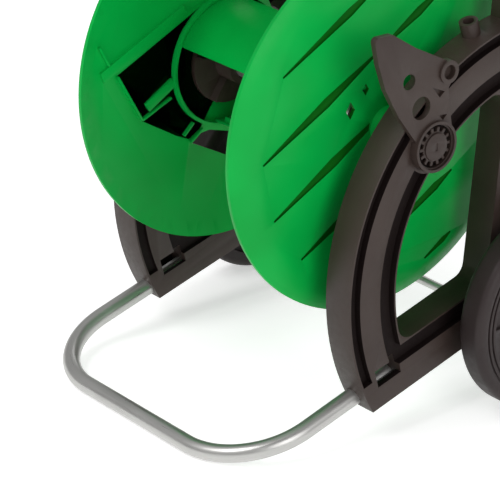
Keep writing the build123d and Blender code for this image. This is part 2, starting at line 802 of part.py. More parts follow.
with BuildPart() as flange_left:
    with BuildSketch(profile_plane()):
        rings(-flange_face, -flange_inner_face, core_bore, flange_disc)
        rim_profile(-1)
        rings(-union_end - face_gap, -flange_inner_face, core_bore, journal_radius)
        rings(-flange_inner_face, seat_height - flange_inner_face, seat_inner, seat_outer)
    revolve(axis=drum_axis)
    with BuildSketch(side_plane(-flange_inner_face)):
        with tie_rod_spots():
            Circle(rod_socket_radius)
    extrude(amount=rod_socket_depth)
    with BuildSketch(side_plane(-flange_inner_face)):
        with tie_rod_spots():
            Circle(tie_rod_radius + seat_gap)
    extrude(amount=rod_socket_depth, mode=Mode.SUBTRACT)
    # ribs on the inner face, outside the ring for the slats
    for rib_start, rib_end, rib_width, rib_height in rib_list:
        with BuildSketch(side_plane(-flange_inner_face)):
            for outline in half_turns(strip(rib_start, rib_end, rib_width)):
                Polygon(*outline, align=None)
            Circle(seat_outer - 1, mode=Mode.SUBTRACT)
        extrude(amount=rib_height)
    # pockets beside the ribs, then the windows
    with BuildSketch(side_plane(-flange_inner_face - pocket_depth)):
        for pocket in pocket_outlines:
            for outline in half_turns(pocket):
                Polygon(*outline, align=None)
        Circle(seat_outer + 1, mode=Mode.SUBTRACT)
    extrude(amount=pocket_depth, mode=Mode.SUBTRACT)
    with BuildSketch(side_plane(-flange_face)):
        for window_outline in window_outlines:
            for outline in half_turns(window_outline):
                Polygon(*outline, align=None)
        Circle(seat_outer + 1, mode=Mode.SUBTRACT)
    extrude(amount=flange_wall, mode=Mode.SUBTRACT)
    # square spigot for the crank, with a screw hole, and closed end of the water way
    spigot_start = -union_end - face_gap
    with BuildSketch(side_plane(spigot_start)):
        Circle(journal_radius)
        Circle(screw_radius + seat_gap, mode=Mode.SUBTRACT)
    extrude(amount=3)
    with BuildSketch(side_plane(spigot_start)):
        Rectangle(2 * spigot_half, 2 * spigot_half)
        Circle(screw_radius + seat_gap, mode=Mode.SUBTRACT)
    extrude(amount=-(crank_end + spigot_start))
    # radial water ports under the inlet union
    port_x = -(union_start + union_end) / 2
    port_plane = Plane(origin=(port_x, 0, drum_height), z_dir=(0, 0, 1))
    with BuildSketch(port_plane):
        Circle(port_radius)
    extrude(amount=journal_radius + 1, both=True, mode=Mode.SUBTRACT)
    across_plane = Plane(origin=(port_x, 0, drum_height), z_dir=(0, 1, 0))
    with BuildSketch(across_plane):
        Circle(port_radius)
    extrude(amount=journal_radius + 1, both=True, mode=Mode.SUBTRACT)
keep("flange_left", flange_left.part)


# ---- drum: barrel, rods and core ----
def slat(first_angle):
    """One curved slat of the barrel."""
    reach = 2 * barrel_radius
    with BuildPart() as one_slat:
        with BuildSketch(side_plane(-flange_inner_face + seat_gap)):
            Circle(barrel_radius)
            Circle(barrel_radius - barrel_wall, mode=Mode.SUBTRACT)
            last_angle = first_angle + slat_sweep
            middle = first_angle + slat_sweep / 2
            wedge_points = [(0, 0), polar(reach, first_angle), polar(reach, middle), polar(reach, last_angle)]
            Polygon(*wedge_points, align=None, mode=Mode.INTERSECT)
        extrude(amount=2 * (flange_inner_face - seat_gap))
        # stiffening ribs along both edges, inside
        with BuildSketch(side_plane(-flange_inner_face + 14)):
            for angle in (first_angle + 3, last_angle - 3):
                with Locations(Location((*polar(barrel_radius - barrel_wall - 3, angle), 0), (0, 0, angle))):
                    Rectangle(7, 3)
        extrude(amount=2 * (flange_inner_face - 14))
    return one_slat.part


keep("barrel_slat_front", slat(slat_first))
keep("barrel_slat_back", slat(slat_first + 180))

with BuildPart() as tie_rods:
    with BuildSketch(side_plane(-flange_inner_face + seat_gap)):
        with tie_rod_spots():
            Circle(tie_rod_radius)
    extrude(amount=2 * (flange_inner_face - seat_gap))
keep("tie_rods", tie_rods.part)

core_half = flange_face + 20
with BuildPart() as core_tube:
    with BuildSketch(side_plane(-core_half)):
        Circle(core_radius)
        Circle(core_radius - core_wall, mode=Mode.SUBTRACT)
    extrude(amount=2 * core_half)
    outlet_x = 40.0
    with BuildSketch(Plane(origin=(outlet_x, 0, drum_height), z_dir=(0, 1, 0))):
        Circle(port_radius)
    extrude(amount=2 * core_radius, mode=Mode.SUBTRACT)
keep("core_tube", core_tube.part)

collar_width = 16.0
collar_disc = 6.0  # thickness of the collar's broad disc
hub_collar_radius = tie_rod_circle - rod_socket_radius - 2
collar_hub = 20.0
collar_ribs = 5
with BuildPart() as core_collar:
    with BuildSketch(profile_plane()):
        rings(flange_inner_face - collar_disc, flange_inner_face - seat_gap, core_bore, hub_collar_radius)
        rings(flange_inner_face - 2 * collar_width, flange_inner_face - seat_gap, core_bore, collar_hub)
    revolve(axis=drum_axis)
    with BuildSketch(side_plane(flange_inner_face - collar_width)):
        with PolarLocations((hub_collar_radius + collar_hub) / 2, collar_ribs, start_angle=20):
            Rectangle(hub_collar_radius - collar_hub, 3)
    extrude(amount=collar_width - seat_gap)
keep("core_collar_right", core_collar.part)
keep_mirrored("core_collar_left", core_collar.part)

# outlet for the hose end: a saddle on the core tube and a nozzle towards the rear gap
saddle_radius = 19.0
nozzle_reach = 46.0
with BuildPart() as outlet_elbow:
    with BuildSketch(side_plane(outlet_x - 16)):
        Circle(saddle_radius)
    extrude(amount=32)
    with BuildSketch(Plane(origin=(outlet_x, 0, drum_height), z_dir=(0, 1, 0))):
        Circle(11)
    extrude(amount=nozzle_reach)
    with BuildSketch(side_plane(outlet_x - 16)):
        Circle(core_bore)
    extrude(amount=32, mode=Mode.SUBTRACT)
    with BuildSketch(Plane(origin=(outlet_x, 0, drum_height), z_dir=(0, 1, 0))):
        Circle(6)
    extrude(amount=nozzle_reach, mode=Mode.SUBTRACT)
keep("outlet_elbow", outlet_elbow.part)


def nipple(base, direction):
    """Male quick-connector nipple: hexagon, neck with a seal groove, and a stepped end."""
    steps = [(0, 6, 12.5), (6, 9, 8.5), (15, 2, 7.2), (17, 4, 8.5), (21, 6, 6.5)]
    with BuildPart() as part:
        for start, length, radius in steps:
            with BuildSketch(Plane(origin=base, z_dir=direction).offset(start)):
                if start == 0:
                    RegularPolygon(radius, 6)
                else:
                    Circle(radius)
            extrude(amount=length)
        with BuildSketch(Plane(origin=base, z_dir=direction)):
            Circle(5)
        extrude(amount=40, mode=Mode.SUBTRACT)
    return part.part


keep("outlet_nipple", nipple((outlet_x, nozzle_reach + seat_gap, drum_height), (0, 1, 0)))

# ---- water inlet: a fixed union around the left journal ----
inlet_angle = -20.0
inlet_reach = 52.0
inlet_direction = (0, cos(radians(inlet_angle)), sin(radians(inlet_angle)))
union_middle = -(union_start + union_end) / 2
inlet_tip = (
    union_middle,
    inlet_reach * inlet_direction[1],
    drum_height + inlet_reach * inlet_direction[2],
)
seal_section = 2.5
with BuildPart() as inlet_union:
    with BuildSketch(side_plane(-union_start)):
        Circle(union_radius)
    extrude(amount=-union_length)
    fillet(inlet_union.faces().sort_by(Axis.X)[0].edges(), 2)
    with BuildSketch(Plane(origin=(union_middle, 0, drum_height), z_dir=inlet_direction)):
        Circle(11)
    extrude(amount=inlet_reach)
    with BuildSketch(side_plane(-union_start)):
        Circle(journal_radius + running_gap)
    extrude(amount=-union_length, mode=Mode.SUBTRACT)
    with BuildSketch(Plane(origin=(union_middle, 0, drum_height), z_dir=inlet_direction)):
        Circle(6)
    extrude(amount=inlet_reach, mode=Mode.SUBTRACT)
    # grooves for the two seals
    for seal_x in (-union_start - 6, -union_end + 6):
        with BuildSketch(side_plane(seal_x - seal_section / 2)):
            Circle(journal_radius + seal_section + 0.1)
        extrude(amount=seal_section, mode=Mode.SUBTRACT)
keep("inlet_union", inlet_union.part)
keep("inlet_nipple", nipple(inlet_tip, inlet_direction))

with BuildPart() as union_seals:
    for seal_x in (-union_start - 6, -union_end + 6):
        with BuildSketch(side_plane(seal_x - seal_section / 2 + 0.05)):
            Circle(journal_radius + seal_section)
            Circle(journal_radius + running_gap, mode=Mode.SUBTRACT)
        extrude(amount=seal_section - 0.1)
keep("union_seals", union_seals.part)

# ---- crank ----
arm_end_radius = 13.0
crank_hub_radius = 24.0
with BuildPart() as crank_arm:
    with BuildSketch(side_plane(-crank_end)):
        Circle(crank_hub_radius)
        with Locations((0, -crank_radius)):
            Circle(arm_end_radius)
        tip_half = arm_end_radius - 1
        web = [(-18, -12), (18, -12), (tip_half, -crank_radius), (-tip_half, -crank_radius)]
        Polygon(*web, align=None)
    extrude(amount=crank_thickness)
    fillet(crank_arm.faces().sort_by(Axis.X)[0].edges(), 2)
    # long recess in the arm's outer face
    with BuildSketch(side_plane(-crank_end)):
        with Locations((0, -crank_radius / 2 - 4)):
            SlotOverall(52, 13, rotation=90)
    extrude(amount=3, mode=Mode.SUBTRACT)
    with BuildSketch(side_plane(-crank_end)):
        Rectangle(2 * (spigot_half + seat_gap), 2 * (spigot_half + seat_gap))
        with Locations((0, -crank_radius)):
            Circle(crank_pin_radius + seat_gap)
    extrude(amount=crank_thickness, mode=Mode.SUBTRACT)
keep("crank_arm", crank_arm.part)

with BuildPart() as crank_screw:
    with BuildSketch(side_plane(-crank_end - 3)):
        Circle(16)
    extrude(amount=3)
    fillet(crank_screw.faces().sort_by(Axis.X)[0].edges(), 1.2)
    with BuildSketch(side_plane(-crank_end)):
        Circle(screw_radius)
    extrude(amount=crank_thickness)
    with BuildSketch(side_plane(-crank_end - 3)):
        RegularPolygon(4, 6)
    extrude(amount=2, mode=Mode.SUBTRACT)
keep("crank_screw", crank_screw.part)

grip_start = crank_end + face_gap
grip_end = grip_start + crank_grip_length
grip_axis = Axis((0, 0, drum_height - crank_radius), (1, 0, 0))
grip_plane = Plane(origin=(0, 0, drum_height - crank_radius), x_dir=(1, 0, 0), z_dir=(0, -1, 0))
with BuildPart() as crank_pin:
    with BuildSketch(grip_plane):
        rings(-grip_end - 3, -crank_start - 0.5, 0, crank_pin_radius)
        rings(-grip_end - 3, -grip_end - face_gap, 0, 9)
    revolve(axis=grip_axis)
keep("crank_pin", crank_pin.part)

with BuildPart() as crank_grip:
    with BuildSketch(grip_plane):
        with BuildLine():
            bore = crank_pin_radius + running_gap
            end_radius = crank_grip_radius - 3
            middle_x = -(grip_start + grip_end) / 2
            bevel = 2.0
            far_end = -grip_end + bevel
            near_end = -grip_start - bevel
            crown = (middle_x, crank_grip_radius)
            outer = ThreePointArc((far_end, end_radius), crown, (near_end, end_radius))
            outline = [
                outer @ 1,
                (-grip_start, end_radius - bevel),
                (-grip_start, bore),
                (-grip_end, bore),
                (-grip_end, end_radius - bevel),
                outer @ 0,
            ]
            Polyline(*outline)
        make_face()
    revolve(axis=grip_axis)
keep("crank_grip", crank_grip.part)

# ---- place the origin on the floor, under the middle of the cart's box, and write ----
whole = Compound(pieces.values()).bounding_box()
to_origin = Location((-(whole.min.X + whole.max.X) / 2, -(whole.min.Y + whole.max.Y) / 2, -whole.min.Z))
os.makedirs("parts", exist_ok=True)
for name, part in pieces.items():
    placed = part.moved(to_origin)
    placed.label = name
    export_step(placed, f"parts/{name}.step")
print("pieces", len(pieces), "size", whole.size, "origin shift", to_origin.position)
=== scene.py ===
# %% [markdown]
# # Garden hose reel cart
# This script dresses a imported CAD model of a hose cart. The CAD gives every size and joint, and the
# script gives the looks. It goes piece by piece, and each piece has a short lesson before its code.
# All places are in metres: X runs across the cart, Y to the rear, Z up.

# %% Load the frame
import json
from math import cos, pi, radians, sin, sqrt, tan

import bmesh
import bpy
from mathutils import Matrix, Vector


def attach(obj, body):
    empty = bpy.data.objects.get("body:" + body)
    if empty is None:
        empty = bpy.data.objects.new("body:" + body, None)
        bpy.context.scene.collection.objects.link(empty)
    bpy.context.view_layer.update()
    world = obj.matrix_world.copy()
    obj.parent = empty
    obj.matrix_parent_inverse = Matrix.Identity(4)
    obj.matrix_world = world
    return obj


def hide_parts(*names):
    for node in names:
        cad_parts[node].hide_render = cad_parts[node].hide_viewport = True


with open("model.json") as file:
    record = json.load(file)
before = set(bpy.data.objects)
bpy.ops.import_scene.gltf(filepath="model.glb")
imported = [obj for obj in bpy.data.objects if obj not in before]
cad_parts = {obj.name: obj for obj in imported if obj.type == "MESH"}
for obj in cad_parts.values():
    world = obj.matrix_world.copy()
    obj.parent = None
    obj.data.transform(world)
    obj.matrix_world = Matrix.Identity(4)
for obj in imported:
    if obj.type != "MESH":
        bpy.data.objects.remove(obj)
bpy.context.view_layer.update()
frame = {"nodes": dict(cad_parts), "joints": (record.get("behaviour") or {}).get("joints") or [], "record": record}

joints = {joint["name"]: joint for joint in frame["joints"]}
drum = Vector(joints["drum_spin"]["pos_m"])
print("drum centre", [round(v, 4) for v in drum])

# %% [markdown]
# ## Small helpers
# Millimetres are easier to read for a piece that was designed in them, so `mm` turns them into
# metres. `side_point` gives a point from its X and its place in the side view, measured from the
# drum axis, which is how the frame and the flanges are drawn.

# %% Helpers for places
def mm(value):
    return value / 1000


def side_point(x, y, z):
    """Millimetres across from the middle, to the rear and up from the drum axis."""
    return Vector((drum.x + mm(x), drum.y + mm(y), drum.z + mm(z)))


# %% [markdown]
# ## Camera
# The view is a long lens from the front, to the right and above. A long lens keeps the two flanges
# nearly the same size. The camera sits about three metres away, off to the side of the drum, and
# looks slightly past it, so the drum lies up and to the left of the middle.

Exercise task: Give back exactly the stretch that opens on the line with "obj.matrix_world = world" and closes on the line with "before = set(bpy.data.objects)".

Reply to the exercise:
    obj.matrix_world = world
    return obj


def hide_parts(*names):
    for node in names:
        cad_parts[node].hide_render = cad_parts[node].hide_viewport = True


with open("model.json") as file:
    record = json.load(file)
before = set(bpy.data.objects)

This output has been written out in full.